Oh ya, sebelum anak dikirim ke tempat rehabilitasi ini, mereka akan dihadapkan kepada semacam ‘pengadilan’ yang akan memeriksa kasus anak itu apakah mereka layak dikirim ke pusat rehabiliitasi ataukah cukup dikembalkan kepada orang tua masing-masing. Pengadilan ini bukanlah pengadilan umum seperti yang ada di Pengadilan Negeri di Indonesia, namun berupa pengadilan khusus yang menangani masalah anak dan keluarga. Begitulah, tampaknya kebijakan perlindungan anak di negeri Paman Sam ini mendapat tempat yang prominent dalam kehidupan mereka. Bahkan saking sensitif dan preventive-nya mereka dalam melindungi anak-anaknya, orang lain pun (entah profesi wartawan atau masyarakat biasa) tidak diperkanankan mengambil gambar atau berfoto dengan anak-anak di Amerika tanpa izin, terlebih mengambil gambar wajah mereka secara close up.
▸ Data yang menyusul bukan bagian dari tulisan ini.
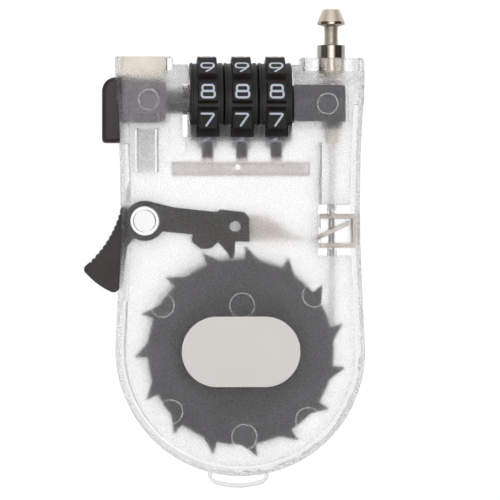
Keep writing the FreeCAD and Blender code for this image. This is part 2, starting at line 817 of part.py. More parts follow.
def pad_notches():
    """Square notches along the pad's outer curve, for the thumb to grip."""
    (x0, y0), (x2, y2) = pad_outline[0], pad_outline[1][2:]
    half = serration_side / 2
    notches = []
    for number in range(serrations):
        t = (number + 1) / (serrations + 1)
        x = (1 - t) ** 2 * x0 + 2 * t * (1 - t) * pad_bow[0] + t ** 2 * x2
        y = (1 - t) ** 2 * y0 + 2 * t * (1 - t) * pad_bow[1] + t ** 2 * y2
        notch = box(-half, half, -half, half, 0, case_t)
        notch.rotate(vec(0, 0, 0), vec(0, 0, 1), serration_turn_deg)
        notch.translate(vec(pivot_x + x, pivot_y + y, 0))
        notches.append(notch)
    return notches


def make_lever():
    """The thumb lever: a pad outside the case, a ring on the pivot and an arm over the reel."""
    lever = fuse([
        rod_z(lever_ring_r, pivot_x, pivot_y, lever_back, arm_front),
        lever_slab(pad_outline, lever_back, pad_front),
        lever_slab(arm_outline, arm_back, arm_front),
        lever_slab(prong_outline, arm_front - prong_t, arm_front),
    ])
    return lever.cut(
        pad_notches() + [
            rod_z(pivot_boss_r + run_gap, pivot_x, pivot_y, 0, case_t),
            rod_z(rivet_r + seat_gap, rivet_x, rivet_y, 0, case_t),
        ]
    )


def make_tongue():
    """The steel tongue under the arm, and the rivet that holds it."""
    back = arm_back - tongue_t
    tip = [(x + blade_tail_x - pivot_x, y) for x, y in tongue_tip]
    tongue = lever_slab(tongue_top + tip + tongue_under, back, arm_back)
    tongue = tongue.cut(rod_z(rivet_r + seat_gap, rivet_x, rivet_y, 0, case_t))
    rivet = fuse([
        rod_z(rivet_r, rivet_x, rivet_y, back, arm_front + rivet_head),
        rod_z(rivet_head_r, rivet_x, rivet_y, arm_front, arm_front + rivet_head),
    ])
    return {"release_tongue": tongue, "tongue_rivet": rivet}


def make_clamp():
    """The one-way clamp: a folded bracket and the tilted blade that grips the cable."""
    z0, z1 = mid - clamp_half, mid + clamp_half
    bracket = fuse([
        box(clamp_x0, clamp_x1, clamp_y1 - leaf_t, clamp_y1, z0, z1),
        box(clamp_x1 - web_t, clamp_x1, clamp_y0, clamp_y1, z0, z1),
        box(clamp_x0, clamp_x1, clamp_y0, clamp_y0 + leaf_t, z0, z1),
    ]).cut(rod_y(leaf_hole_r, cable_x, clamp_y0 - over, clamp_y1 + over, mid))
    run, rise = blade_pivot_x - blade_tail_x, blade_pivot_y - blade_tail_y
    length = math.hypot(run, rise)
    slope = math.degrees(math.atan2(rise, run))
    hole_at = (cable_x - blade_tail_x) / math.cos(math.radians(slope))
    blade = box(0, length + side_gap, -blade_t / 2, blade_t / 2, mid - blade_half, mid + blade_half)
    blade = blade.cut(rod_y(blade_hole_r, hole_at, -over, over, mid))
    blade.rotate(vec(0, 0, 0), vec(0, 0, 1), slope)
    blade.translate(vec(blade_tail_x, blade_tail_y, 0))
    return {"clamp_bracket": bracket, "clamp_blade": blade}


def make_detent():
    """The leaf spring whose fingers click into the dials."""
    pieces = [box(-leaf_x, leaf_x, leaf_y0, leaf_y1, leaf_back, leaf_back + leaf_strip_t)]
    for number in range(dial_count):
        centre = dial_centre(number) - dial_w / 2 + ring_from_left + ring_w / 2
        pieces.append(
            box(centre - finger_w / 2, centre + finger_w / 2, leaf_y1 - leaf_strip_t, finger_top,
                leaf_back, leaf_back + leaf_strip_t)
        )
    hole = rod_z(leaf_pin["r"] + run_gap, leaf_pin["x"], leaf_pin["y"], 0, case_t)
    return fuse(pieces).cut(hole)


def make_plunger():
    """The ejector that pushes the bolt out of the open latch."""
    rod_low = pocket_low + plunger_travel + side_gap
    return fuse([
        rod_y(plunger_head_r, socket_x, plunger_head_y0, plunger_head_y1, mid),
        rod_y(plunger_rod_r, socket_x, rod_low, plunger_head_y0, mid),
    ])


def make_springs():
    """The three small coil springs: ejector, button and lever."""
    eject_len = plunger_head_y0 - pocket_low - 2 * eject_wire_r - 2 * seat_gap
    eject = coil(
        eject_spring_r, eject_wire_r, eject_turns, eject_len,
        vec(socket_x, pocket_low + eject_wire_r + seat_gap, mid), vec(0, 1, 0),
    )
    button_len = block_bore_end - spindle_x1 - 2 * button_wire_r - 2 * seat_gap
    button = coil(
        spindle_r - 2 * button_wire_r, button_wire_r, button_spring_turns, button_len,
        vec(spindle_x1 + button_wire_r + seat_gap, dial_y, mid), vec(1, 0, 0),
    )
    lever_len = lever_back - plate - 2 * lever_wire_r - 4 * seat_gap
    lever = coil(
        lever_spring_r, lever_wire_r, 2, lever_len,
        vec(pivot_x, pivot_y, plate + lever_wire_r + 2 * seat_gap), vec(0, 0, 1),
    )
    return {"eject_spring": eject, "button_spring": button, "lever_spring": lever}


def make_label():
    """The bare metal plate in the front's recess."""
    half = (plate_len - plate_wid) / 2
    back = case_t - recess_depth
    return stadium(-half, half, 0, plate_wid / 2, back, back + label_t)


def build():
    parts = {}
    parts.update(make_shells())
    parts.update(make_ferrules())
    parts.update(make_dials())
    parts.update(make_tongue())
    parts.update(make_clamp())
    parts.update(make_springs())
    parts["end_block"] = make_end_block()
    parts["spindle"] = make_spindle()
    parts["latch_slider"] = make_slider()
    parts["release_button"] = make_button()
    parts["cable_bolt"] = make_bolt()
    parts["cable_run"] = rod_y(cable_r, cable_x, 0, shank_low, mid)
    parts["cable_coil"] = make_coil()
    parts["cable_drum"] = make_drum()
    parts["ratchet_wheel"] = make_ratchet()
    parts["drive_spring"] = make_drive_spring()
    parts["thumb_lever"] = make_lever()
    parts["detent_spring"] = make_detent()
    parts["eject_plunger"] = make_plunger()
    parts["label_plate"] = make_label()
    return parts


os.makedirs("parts", exist_ok=True)
for name, shape in build().items():
    box_of = shape.BoundBox
    print(f"{name:18s} solids {len(shape.Solids)} valid {shape.isValid()} volume {shape.Volume:9.2f}",
          f"x {box_of.XMin:7.2f} {box_of.XMax:7.2f} y {box_of.YMin:7.2f} {box_of.YMax:7.2f}",
          f"z {box_of.ZMin:6.2f} {box_of.ZMax:6.2f}")
    shape.exportStep(f"parts/{name}.step")
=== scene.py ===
import json
import math

import bmesh
import bpy
from bpy.props import FloatProperty, FloatVectorProperty, IntProperty, PointerProperty
from mathutils import Matrix, Vector
from mathutils.bvhtree import BVHTree


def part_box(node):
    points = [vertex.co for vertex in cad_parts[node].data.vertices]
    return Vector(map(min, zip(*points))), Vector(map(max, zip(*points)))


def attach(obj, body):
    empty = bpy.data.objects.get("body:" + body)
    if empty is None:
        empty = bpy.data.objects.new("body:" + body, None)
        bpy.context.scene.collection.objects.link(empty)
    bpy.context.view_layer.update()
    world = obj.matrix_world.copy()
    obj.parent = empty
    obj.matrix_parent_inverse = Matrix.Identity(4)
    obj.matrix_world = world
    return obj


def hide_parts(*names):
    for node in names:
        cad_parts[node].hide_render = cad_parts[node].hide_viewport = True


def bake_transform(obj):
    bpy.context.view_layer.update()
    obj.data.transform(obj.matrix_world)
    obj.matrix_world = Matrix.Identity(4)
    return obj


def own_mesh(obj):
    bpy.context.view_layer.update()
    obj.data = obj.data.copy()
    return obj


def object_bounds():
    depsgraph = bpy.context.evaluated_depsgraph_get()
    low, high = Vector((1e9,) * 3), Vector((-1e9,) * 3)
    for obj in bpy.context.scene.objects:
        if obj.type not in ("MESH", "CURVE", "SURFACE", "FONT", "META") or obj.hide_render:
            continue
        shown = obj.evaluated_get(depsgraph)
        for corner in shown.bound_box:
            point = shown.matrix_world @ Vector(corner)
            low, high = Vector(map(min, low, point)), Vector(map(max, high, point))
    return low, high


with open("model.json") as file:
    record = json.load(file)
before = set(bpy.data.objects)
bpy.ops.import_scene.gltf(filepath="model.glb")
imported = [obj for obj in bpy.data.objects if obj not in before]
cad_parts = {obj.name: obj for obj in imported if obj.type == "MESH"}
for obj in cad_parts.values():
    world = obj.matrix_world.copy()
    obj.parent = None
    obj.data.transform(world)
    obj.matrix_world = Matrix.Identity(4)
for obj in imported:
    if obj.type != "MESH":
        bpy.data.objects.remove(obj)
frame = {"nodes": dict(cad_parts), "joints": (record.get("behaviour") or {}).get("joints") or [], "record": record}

bl_info = {
    "name": "Clear Case Cable Lock",
    "version": (1, 0, 0),
    "blender": (4, 5, 0),
    "location": "View3D > Sidebar > Cable Lock",
    "description": "Finishes a retractable cable lock with number dials and a clear case",
    "category": "Object",
}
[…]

Itulah sekilas oleh-olehku mengunjungi salah satu lembaga pemasyarakatan khusus anak di Negara adidaya ini. ‘Oleh-oleh’ ini tentu sangat berguna bagi kebijakan perlindungan anak di Indonesia, utamanya, bagaimana upaya kita dalam menghadapi kasus anak yang berhadapan dengan hukum. Semoga!